Design and Comparative Analysis of Several Model Predictive Control Strategies for Autonomous Vehicle Approaching a Traffic Light Crossing

Abstract

Recent advancements in automated driving technology and vehicle connectivity are associated with the development of advanced predictive control systems for improved performance, energy efficiency, safety, and comfort. This paper designs and compares different linear and nonlinear model predictive control strategies for a typical scenario of urban driving, in which the vehicle is approaching a traffic light crossing.
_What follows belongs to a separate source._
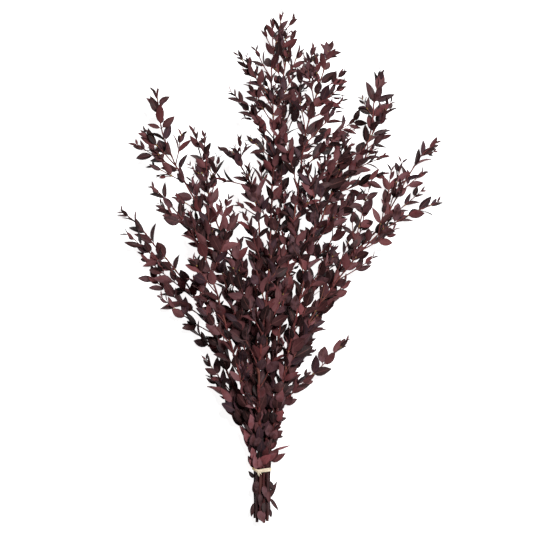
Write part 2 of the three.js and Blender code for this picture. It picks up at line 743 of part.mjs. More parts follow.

In the linear model predictive control (MPC) case, the vehicle acceleration is optimized at every time instant on a prediction horizon to minimize the root-mean-square error of velocity tracking and RMS acceleration as a comfort metric, thus resulting in a quadratic program (QP). To tackle the vehicle-distance-related traffic light constraint, a linear time-varying MPC approach is used. The nonlinear MPC formulation is based on the first-order lag description of the vehicle velocity profile on the prediction horizon, where only two parameters are optimized: the time constant and the target velocity. To improve the computational efficiency of the nonlinear MPC formulation, multiple linear MPCs, i.e., a parallel MPC, are designed for different fixed-lag time constants, which can efficiently be solved by fast QP solvers. The performance of the three MPC approaches is compared in terms of vehicle velocity tracking error, root-mean-square acceleration, traveled distance, and computational time. The proposed control systems can readily be implemented in future automated driving systems, as well as within advanced driver assist systems such as adaptive cruise control or automated emergency braking systems.